[EXERCISE OBJECTIVE]
Give back, unchanged, the line with "obj.matrix_parent_inverse = Matrix.Identity(4)", the line with "before = set(bpy.data.objects)", and every line between them, and no other line.

[EXTRACTED ENTRIES]
═══
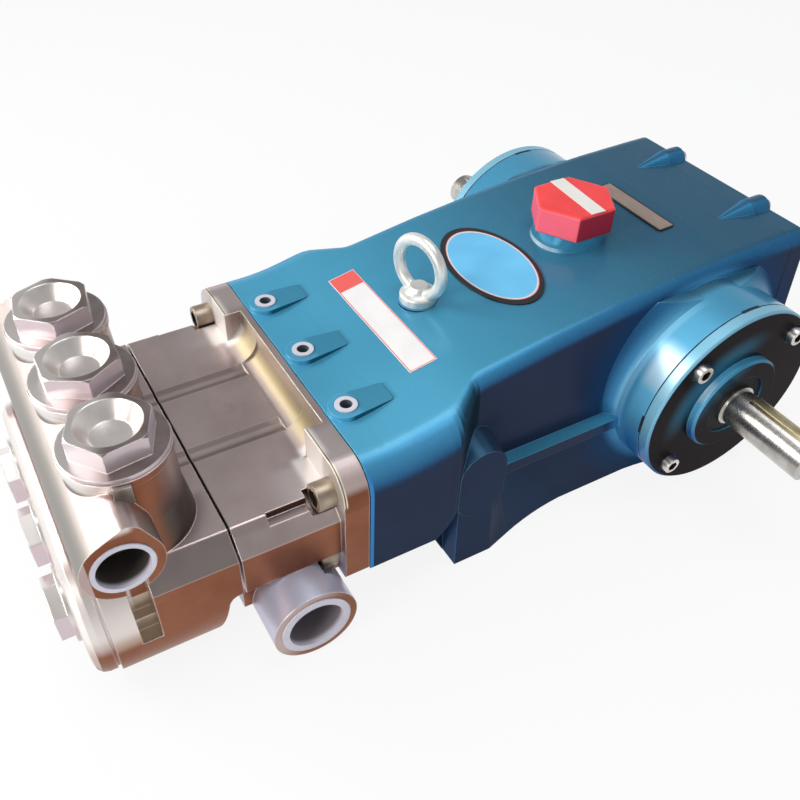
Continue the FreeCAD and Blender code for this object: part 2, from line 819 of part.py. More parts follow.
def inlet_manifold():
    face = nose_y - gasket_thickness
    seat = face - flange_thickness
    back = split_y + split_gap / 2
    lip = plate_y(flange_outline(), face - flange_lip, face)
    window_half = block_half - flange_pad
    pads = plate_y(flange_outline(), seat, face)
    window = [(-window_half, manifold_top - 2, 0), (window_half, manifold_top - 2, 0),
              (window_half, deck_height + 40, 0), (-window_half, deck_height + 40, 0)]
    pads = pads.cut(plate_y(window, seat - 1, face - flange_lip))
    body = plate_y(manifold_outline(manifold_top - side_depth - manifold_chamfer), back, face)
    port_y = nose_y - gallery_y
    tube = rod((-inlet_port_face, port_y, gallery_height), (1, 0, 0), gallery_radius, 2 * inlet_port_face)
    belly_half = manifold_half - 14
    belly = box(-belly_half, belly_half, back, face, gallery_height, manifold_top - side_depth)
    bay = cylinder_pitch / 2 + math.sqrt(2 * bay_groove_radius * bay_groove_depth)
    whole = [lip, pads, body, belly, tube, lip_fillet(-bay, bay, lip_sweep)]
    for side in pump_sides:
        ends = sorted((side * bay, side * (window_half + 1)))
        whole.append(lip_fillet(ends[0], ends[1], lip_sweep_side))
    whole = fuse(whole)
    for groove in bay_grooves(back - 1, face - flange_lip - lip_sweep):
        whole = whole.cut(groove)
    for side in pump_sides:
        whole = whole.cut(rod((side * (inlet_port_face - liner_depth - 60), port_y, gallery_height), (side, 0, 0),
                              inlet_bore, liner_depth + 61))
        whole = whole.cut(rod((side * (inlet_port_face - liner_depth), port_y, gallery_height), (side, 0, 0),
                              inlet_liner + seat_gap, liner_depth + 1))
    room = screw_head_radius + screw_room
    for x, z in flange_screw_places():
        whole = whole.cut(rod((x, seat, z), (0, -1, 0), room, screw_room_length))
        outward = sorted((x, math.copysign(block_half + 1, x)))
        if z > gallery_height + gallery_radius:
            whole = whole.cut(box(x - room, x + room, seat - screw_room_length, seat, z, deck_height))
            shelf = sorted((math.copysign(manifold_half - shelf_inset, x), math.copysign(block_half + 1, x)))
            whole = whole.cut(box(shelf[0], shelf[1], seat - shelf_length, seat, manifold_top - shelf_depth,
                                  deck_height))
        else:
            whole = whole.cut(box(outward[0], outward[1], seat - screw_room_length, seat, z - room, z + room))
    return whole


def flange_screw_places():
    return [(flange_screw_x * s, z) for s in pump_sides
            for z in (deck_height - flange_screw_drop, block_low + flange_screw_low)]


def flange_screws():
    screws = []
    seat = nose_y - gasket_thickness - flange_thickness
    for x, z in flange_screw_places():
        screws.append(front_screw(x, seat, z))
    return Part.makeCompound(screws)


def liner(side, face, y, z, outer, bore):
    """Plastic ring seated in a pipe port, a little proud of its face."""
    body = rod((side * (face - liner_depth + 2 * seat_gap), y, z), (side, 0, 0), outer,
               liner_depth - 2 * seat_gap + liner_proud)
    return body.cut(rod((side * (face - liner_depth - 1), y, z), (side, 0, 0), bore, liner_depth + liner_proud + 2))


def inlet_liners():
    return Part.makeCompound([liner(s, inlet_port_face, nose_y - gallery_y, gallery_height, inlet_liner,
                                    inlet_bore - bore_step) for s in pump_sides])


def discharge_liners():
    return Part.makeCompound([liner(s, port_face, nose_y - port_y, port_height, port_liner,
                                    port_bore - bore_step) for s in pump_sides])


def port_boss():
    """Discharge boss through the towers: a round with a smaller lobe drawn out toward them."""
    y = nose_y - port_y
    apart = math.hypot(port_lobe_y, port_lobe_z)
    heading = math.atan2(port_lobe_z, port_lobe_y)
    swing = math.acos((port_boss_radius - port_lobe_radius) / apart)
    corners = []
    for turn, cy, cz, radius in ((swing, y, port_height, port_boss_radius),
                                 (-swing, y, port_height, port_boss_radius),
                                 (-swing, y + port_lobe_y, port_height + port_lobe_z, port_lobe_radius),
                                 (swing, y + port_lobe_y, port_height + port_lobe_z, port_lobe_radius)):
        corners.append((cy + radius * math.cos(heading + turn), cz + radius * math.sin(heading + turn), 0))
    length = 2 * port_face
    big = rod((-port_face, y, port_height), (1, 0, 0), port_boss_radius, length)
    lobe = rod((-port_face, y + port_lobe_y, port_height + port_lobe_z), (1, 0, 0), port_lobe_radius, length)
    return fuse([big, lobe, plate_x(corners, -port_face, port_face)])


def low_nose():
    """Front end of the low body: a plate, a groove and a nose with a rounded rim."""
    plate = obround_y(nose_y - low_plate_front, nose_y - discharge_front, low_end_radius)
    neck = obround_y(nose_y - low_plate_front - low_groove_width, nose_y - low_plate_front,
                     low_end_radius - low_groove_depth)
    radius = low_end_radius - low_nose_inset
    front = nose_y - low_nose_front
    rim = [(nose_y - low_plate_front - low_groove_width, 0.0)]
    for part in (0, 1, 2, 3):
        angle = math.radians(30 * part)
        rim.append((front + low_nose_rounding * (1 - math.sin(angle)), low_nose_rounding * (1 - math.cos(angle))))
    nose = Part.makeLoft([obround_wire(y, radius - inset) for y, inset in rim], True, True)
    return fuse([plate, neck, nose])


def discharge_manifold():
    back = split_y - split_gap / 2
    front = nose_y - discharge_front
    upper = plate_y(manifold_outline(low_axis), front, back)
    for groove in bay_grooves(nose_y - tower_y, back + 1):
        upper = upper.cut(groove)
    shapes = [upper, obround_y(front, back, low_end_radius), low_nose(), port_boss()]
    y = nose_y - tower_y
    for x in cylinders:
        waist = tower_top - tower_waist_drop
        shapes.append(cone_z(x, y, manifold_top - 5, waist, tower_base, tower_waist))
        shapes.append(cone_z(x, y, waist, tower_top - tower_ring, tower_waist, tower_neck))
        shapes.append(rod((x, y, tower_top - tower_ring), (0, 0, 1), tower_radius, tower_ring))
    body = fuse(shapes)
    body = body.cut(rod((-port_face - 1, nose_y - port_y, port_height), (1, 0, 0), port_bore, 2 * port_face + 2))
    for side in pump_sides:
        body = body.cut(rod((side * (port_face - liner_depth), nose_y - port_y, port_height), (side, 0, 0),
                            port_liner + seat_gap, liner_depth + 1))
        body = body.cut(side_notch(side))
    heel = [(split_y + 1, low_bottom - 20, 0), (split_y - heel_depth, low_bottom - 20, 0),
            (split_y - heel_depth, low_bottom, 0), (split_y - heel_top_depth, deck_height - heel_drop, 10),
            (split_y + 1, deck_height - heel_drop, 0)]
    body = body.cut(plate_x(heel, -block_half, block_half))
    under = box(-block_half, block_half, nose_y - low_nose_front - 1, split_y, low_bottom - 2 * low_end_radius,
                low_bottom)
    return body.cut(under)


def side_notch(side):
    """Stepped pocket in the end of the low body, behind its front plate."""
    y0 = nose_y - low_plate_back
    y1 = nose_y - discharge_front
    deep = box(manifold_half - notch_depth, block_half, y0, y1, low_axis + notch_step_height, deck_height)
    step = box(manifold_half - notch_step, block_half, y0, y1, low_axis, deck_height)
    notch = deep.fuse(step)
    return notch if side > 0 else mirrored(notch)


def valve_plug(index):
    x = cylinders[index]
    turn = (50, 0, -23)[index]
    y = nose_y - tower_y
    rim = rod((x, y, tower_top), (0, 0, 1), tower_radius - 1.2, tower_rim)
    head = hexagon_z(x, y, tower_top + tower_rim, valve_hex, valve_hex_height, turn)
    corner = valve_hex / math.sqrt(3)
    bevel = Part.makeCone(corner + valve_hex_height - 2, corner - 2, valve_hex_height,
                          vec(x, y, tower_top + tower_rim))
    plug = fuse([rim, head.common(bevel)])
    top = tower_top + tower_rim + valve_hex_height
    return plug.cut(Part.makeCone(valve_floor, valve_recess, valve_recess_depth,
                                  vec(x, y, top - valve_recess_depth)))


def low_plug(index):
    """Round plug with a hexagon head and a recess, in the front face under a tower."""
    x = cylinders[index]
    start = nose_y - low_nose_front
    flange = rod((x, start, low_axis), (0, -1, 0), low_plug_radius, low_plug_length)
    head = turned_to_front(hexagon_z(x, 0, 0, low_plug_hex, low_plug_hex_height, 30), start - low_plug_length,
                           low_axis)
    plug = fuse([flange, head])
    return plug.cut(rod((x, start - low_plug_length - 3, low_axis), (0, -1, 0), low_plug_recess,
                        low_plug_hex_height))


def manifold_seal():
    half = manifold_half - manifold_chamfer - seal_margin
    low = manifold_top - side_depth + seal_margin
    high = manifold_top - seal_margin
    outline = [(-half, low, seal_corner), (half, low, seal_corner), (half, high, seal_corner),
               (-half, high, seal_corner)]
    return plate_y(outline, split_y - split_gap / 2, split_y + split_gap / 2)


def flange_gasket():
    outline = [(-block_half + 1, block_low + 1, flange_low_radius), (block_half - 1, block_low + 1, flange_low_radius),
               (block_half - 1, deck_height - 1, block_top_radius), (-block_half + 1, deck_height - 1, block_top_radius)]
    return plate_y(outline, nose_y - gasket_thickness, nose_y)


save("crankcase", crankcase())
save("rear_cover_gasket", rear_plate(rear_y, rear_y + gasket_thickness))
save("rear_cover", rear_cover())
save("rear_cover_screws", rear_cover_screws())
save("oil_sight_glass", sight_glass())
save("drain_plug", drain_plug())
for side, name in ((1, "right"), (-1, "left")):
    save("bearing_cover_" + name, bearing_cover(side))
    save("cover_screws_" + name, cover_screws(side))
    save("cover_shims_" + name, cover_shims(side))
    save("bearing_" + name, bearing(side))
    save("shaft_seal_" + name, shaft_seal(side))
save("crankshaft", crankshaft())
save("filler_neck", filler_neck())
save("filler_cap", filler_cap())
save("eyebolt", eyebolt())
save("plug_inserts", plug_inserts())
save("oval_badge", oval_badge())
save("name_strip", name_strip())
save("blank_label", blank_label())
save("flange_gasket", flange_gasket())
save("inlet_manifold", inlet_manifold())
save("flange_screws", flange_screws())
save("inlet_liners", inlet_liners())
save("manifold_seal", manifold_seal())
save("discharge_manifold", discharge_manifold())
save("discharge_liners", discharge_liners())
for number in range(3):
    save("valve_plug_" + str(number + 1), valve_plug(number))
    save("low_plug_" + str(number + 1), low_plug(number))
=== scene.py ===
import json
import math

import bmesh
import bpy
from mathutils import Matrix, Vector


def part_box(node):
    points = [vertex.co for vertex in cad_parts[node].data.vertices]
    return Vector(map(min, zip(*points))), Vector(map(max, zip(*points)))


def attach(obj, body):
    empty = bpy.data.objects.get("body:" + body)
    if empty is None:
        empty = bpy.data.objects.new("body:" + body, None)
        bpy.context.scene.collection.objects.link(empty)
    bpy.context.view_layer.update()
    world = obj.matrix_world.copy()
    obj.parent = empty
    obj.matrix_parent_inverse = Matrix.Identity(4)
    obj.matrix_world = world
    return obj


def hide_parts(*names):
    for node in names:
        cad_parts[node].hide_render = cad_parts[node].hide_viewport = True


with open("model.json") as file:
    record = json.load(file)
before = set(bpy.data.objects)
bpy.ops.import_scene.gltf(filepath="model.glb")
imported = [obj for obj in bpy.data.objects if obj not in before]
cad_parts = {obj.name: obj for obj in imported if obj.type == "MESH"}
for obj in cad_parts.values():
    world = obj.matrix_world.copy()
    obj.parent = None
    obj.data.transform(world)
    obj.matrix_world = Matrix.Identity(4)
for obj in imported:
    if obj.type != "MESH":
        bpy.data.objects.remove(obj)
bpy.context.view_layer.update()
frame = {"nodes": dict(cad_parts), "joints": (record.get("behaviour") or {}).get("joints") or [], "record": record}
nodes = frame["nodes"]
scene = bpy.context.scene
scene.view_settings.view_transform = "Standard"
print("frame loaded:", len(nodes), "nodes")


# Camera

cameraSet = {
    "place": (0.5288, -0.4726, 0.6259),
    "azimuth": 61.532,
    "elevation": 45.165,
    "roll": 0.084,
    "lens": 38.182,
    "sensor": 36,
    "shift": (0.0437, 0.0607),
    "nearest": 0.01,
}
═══
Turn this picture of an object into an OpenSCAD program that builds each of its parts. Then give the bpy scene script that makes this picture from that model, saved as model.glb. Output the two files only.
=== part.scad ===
═══
[SOLUTION TO THIS PROBLEM]
    obj.matrix_parent_inverse = Matrix.Identity(4)
    obj.matrix_world = world
    return obj


def hide_parts(*names):
    for node in names:
        cad_parts[node].hide_render = cad_parts[node].hide_viewport = True


with open("model.json") as file:
    record = json.load(file)
before = set(bpy.data.objects)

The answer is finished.